Go through the listing and return every line with "rigid" in it.

⁂

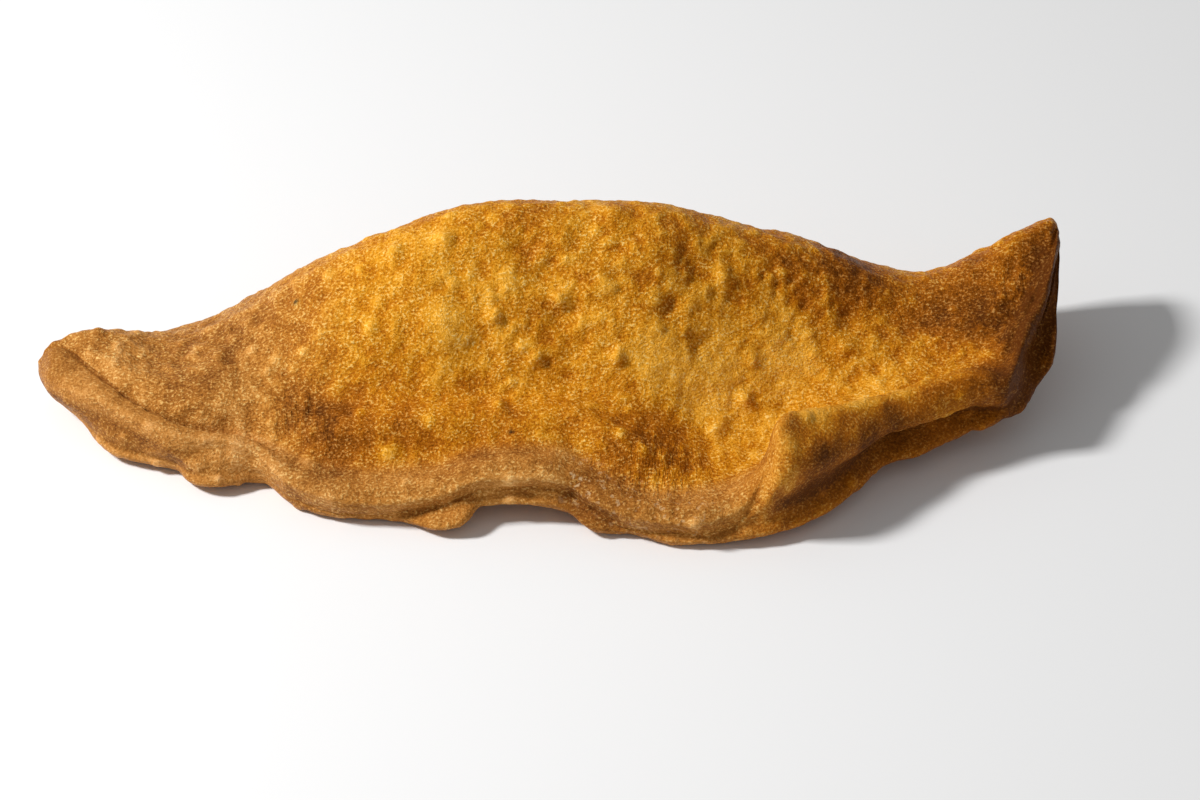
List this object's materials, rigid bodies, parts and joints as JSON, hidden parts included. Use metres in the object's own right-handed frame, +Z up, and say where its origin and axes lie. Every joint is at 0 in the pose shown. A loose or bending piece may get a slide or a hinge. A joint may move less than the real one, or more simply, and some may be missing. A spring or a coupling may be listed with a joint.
{
  "type": "pepperoni panzerotto",
  "caption": "Deep-fried folded dough turnover with a puffed belly, a wavy pinched rim, a curled-up lip and a raised tip; a ready-to-eat filled bread.",
  "frame": {"origin": "middle of the bounding box, on the flat base that it rests on", "axes": "+X along the length, towards the raised tip; +Y to the folded side, away from the pinched rim; +Z up"},
  "size_m": [0.1998, 0.0732, 0.0402],
  "materials": {
    "fried_dough": "satin, oily"
  },
  "bodies": {
    "root": {"panzerotto": "fried_dough"}
  },
  "joints": []
}
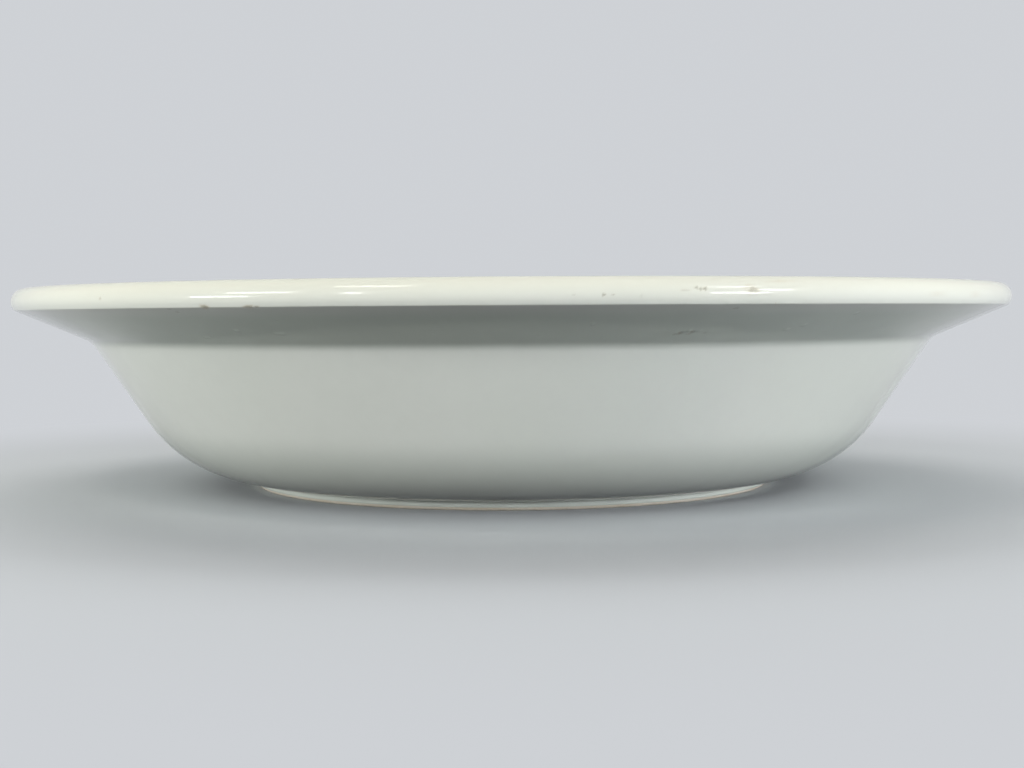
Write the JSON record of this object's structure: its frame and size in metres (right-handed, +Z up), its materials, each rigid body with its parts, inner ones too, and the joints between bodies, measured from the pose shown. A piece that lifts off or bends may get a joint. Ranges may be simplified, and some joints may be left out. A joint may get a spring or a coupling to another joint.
{
  "type": "deep dish",
  "caption": "Round deep dish of white glazed earthenware with a thick rounded lip, a wide sloping flange, a steep wall curving into a broad belly, and a low foot ring.",
  "frame": {"origin": "centre of the foot's bearing plane, where the dish rests", "axes": "+Z up along the axis of rotation, out of the open bowl; X and Y lie in the table plane, and the pictured side faces -Y"},
  "size_m": [0.3, 0.3, 0.0603],
  "materials": {
    "fired_clay": "matt fired earthenware, cream",
    "bare_foot": "matt, worn and slightly soiled",
    "white_glaze": "glossy clear glaze over white, slightly uneven, with a faint cream-green tint",
    "base_glaze": "glossy, pooled in the corner"
  },
  "bodies": {
    "root": {"clay_body": "fired_clay", "foot_ring": "bare_foot", "glaze_coat": "white_glaze", "base_glaze": "base_glaze"}
  },
  "joints": []
}
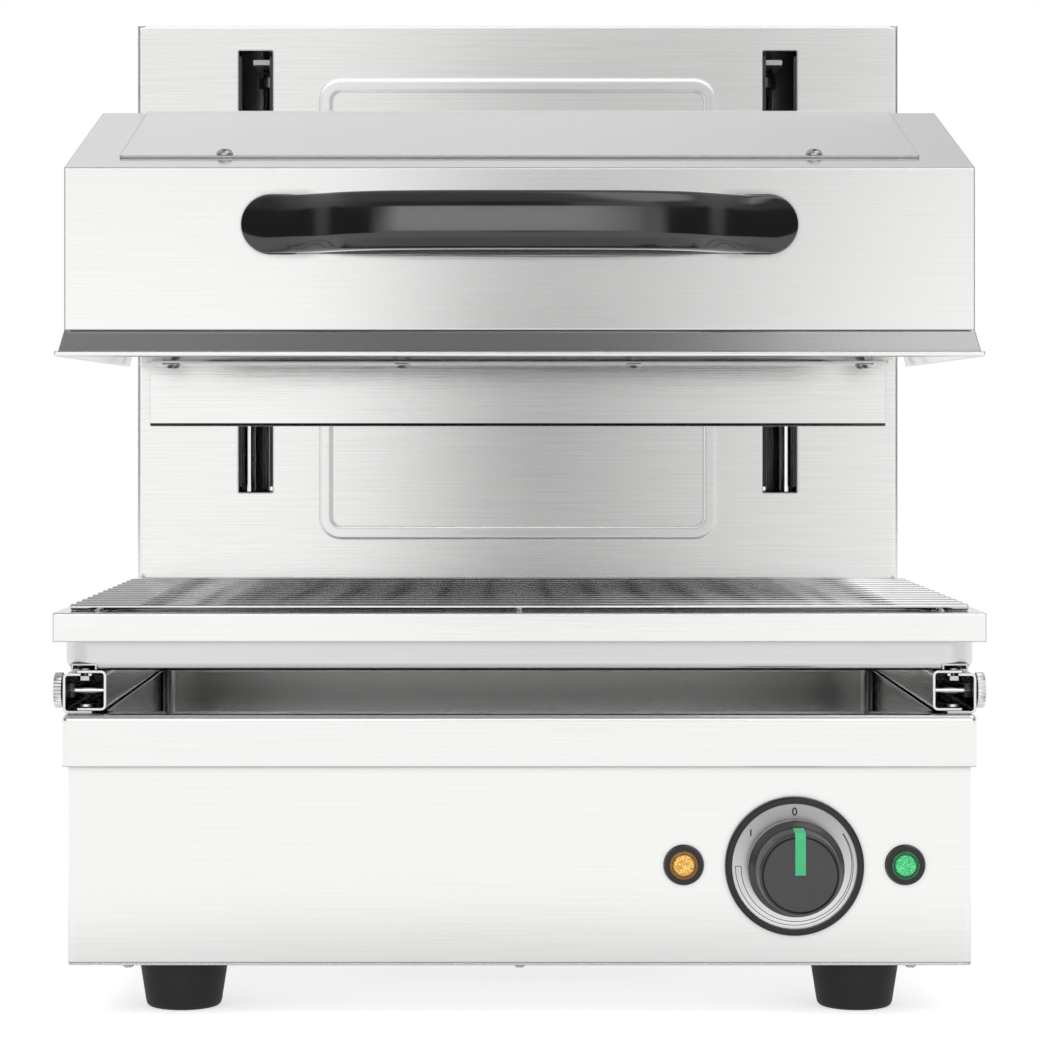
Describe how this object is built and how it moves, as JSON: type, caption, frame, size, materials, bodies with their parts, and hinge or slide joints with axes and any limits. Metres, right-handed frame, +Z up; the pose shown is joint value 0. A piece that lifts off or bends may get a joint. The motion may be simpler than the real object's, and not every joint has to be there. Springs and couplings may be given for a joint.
{
  "type": "lift grill",
  "caption": "Electric lift grill with a heated head on a rear column above a wire rack, drip pan and control base.",
  "frame": {"origin": "middle of the bounding box at floor level, under the rubber feet", "axes": "+X to the right seen from the front, +Y to the back, +Z up"},
  "size_m": [0.453, 0.462, 0.516],
  "materials": {
    "stainless": "satin, grain along X",
    "bright_reflector": "bright rolled",
    "heater_tube": "dull, heat darkened",
    "rack_wire": "polished wire",
    "chromed": "ground and chromed",
    "zinc_screw": "bright plated",
    "plated_steel": "zinc plated",
    "black_paint": "satin",
    "bronze": "sintered",
    "foot_rubber": "moulded",
    "black_plastic": "satin",
    "black_gloss": "gloss",
    "knob_grey": "satin",
    "pointer_green": "satin",
    "dial_silver": "spun",
    "amber_lens": "faceted translucent plastic",
    "green_lens": "faceted translucent plastic",
    "cream_plastic": "moulded",
    "ceramic_white": "unglazed"
  },
  "bodies": {
    "base": {"rubber_feet": "foot_rubber", "foot_bolts": "zinc_screw", "base_floor": "stainless", "base_shell": "stainless", "base_screws": "zinc_screw", "base_back": "stainless", "back_screws": "zinc_screw", "cable_gland": "black_plastic", "deck_pan": "stainless", "rail_outer_left": "stainless", "rail_outer_right": "stainless", "rail_keepers": "zinc_screw", "rail_nuts": "zinc_screw", "rod_deck": "stainless", "column_shell": "stainless", "column_back": "stainless", "column_screws": "zinc_screw", "slot_trims": "black_plastic", "guide_rods": "chromed", "rod_brackets": "plated_steel", "rod_collars": "plated_steel", "gas_struts": "black_paint", "strut_brackets": "plated_steel", "dial_bezel": "black_plastic", "dial_plate": "dial_silver", "energy_regulator": "cream_plastic", "lamp_holders": "black_plastic", "lamp_lens_amber": "amber_lens", "lamp_lens_green": "green_lens", "terminal_block": "ceramic_white"},
    "head": {"head_shell": "stainless", "head_cover": "stainless", "cover_screws": "zinc_screw", "head_back": "stainless", "head_skirt": "stainless", "reflector": "bright_reflector", "heating_elements": "heater_tube", "element_hangers": "bright_reflector", "element_insulators": "ceramic_white", "handle": "black_gloss", "handle_pads": "black_plastic", "handle_screws": "zinc_screw", "carriage_plate": "stainless", "carriage_angle": "stainless", "carriage_screws": "zinc_screw", "slot_spacers": "plated_steel", "sliders": "plated_steel", "slider_bushings": "bronze", "strut_rods": "chromed"},
    "control_knob": {"knob": "knob_grey", "knob_pointer": "pointer_green", "knob_shaft": "plated_steel"},
    "left_clamp": {"thumb_screw_left": "zinc_screw"},
    "right_clamp": {"thumb_screw_right": "zinc_screw"},
    "tray": {"rail_inner_left": "stainless", "rail_inner_right": "stainless", "slide_screws": "zinc_screw", "drip_pan": "stainless", "grid_frame": "stainless"},
    "rack": {"wire_rack": "rack_wire"}
  },
  "joints": [
    {"name": "head_lift", "type": "slide", "parent": "base", "child": "head", "axis": [0, 0, 1], "range_m": [-0.08, 0.04]},
    {"name": "knob_turn", "type": "hinge", "parent": "base", "child": "control_knob", "pos_m": [0.1328, -0.183, 0.075], "axis": [0, 1, 0], "range_deg": [0, 310]},
    {"name": "left_clamp_turn", "type": "hinge", "parent": "base", "child": "left_clamp", "pos_m": [-0.22, -0.169, 0.1589], "axis": [-1, 0, 0], "range_deg": [0, 360]},
    {"name": "right_clamp_turn", "type": "hinge", "parent": "base", "child": "right_clamp", "pos_m": [0.22, -0.169, 0.1589], "axis": [1, 0, 0], "range_deg": [0, 360]},
    {"name": "tray_slide", "type": "slide", "parent": "base", "child": "tray", "axis": [0, -1, 0], "range_m": [0, 0.1]},
    {"name": "rack_lift", "type": "slide", "parent": "tray", "child": "rack", "axis": [0, 0, 1], "range_m": [0, 0.035]}
  ]
}
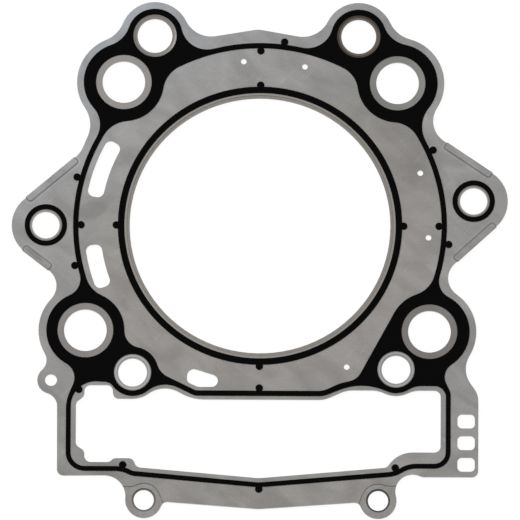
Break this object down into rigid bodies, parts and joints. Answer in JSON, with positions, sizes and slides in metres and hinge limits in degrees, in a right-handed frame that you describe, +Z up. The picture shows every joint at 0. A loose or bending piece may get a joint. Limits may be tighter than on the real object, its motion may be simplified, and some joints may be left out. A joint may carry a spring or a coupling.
{
  "type": "cylinder head gasket",
  "caption": "Flat layered steel gasket that seals a cylinder head to its cylinder, with rubber lines round the bore, bolt holes, coolant jacket and timing chain tunnel.",
  "frame": {"origin": "on the axis of the cylinder bore, at the underside of the lower rubber lines", "axes": "+Z is up through the gasket's thickness, towards the cylinder head; +Y points away from the timing chain tunnel; +X is right of that, seen from above"},
  "size_m": [0.1779, 0.1891, 0.0015],
  "materials": {
    "facing_steel": "satin, lightly mottled",
    "core_steel": "satin",
    "seal_rubber": "smooth black"
  },
  "bodies": {
    "root": {"core_sheet": "core_steel", "lower_sheet": "facing_steel", "upper_sheet": "facing_steel", "lower_main_seal": "seal_rubber", "lower_bore_seal": "seal_rubber", "lower_ear_seal_left": "seal_rubber", "lower_ear_seal_right": "seal_rubber", "upper_main_seal": "seal_rubber", "upper_bore_seal": "seal_rubber", "upper_ear_seal_left": "seal_rubber", "upper_ear_seal_right": "seal_rubber"}
  },
  "joints": []
}
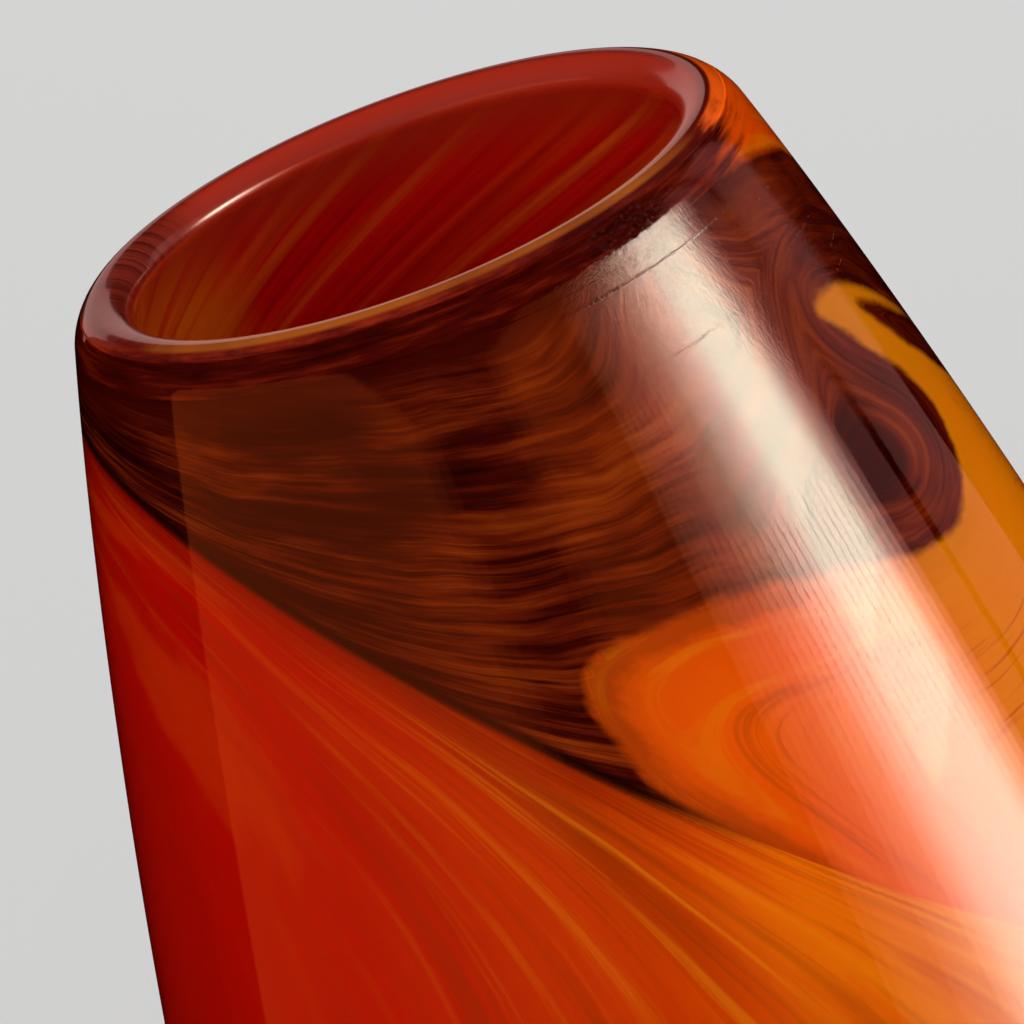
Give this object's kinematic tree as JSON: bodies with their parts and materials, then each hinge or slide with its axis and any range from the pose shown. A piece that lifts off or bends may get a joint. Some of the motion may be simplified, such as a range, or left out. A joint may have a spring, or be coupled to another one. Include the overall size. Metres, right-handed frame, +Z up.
{
  "type": "hand blown art glass vase",
  "caption": "Thick-walled cased-glass vase: narrow rounded mouth, wall widening steadily to a low belly, streaked brown neck band over an orange-red body, ground flat foot.",
  "frame": {"origin": "centre of the ground resting face under the foot", "axes": "+Z up along the vase's axis of revolution; -Y faces the viewer; the neck band's slanted edge is highest at -X"},
  "size_m": [0.1624, 0.1624, 0.24],
  "materials": {
    "lining_glass": "cherry red glass with amber streaks, fire polished",
    "lip_glass": "dark red glass, fire polished",
    "neck_glass": "brown glass with orange streaks and swirls",
    "body_glass": "red to orange glass with olive streaks",
    "casing_glass": "clear polished glass with fine handling scratches"
  },
  "bodies": {
    "root": {"inner_lining": "lining_glass", "body_overlay": "body_glass", "neck_overlay": "neck_glass", "clear_casing": "casing_glass", "lip_wrap": "lip_glass"}
  },
  "joints": []
}
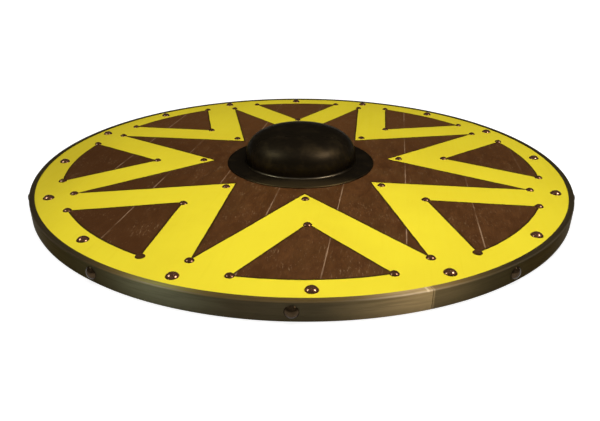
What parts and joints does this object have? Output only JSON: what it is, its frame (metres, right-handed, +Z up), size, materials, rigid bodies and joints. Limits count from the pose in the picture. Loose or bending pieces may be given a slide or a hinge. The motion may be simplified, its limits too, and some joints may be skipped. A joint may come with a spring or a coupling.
{
  "type": "wooden round shield",
  "caption": "Round wooden plank shield with a painted star, metal rim band, dome nails, a hollow steel boss over the hand hole and a grip bar let into the back.",
  "frame": {"origin": "middle of the shield on the plane of its underside, the rim band's lower lip", "axes": "+Z up out of the painted face, through the boss; -Y is the front of the picture"},
  "size_m": [0.61, 0.6164, 0.0593],
  "materials": {
    "stained_board": "dark stained planks with a satin yellow painted star",
    "grip_wood": "plain oiled wood",
    "band_steel": "dark steel, brushed along its length",
    "boss_steel": "blackened, satin",
    "nail_copper": "antiqued copper plating, polished on the domes"
  },
  "bodies": {
    "root": {"board_plank_1": "stained_board", "board_plank_2": "stained_board", "board_plank_3": "stained_board", "board_plank_4": "stained_board", "board_plank_5": "stained_board", "board_plank_6": "stained_board", "board_plank_7": "stained_board", "board_plank_8": "stained_board", "board_plank_9": "stained_board", "board_plank_10": "stained_board", "rim_band": "band_steel", "boss": "boss_steel", "grip_bar": "grip_wood", "rim_nail_1": "nail_copper", "rim_nail_2": "nail_copper", "rim_nail_3": "nail_copper", "rim_nail_4": "nail_copper", "rim_nail_5": "nail_copper", "rim_nail_6": "nail_copper", "rim_nail_7": "nail_copper", "rim_nail_8": "nail_copper", "rim_nail_9": "nail_copper", "rim_nail_10": "nail_copper", "rim_nail_11": "nail_copper", "rim_nail_12": "nail_copper", "rim_nail_13": "nail_copper", "rim_nail_14": "nail_copper", "rim_nail_15": "nail_copper", "rim_nail_16": "nail_copper", "band_nail_1": "nail_copper", "band_nail_2": "nail_copper", "band_nail_3": "nail_copper", "band_nail_4": "nail_copper", "band_nail_5": "nail_copper", "band_nail_6": "nail_copper", "band_nail_7": "nail_copper", "band_nail_8": "nail_copper", "band_nail_9": "nail_copper", "band_nail_10": "nail_copper", "tip_nail_1": "nail_copper", "tip_nail_2": "nail_copper", "tip_nail_3": "nail_copper", "tip_nail_4": "nail_copper", "tip_nail_5": "nail_copper", "tip_nail_6": "nail_copper", "tip_nail_7": "nail_copper", "tip_nail_8": "nail_copper", "corner_nail_1": "nail_copper", "corner_nail_2": "nail_copper", "corner_nail_3": "nail_copper", "corner_nail_4": "nail_copper", "corner_nail_5": "nail_copper", "corner_nail_6": "nail_copper", "corner_nail_7": "nail_copper", "corner_nail_8": "nail_copper", "grip_nail_1": "nail_copper", "grip_nail_2": "nail_copper", "grip_nail_3": "nail_copper", "grip_nail_4": "nail_copper"}
  },
  "joints": []
}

⁂

| FINAL RESULT |
List this object's materials, rigid bodies, parts and joints as JSON, hidden parts included. Use metres in the object's own right-handed frame, +Z up, and say where its origin and axes lie. Every joint is at 0 in the pose shown. A loose or bending piece may get a slide or a hinge. A joint may move less than the real one, or more simply, and some may be missing. A spring or a coupling may be listed with a joint.
Write the JSON record of this object's structure: its frame and size in metres (right-handed, +Z up), its materials, each rigid body with its parts, inner ones too, and the joints between bodies, measured from the pose shown. A piece that lifts off or bends may get a joint. Ranges may be simplified, and some joints may be left out. A joint may get a spring or a coupling to another joint.
Break this object down into rigid bodies, parts and joints. Answer in JSON, with positions, sizes and slides in metres and hinge limits in degrees, in a right-handed frame that you describe, +Z up. The picture shows every joint at 0. A loose or bending piece may get a joint. Limits may be tighter than on the real object, its motion may be simplified, and some joints may be left out. A joint may carry a spring or a coupling.
What parts and joints does this object have? Output only JSON: what it is, its frame (metres, right-handed, +Z up), size, materials, rigid bodies and joints. Limits count from the pose in the picture. Loose or bending pieces may be given a slide or a hinge. The motion may be simplified, its limits too, and some joints may be skipped. A joint may come with a spring or a coupling.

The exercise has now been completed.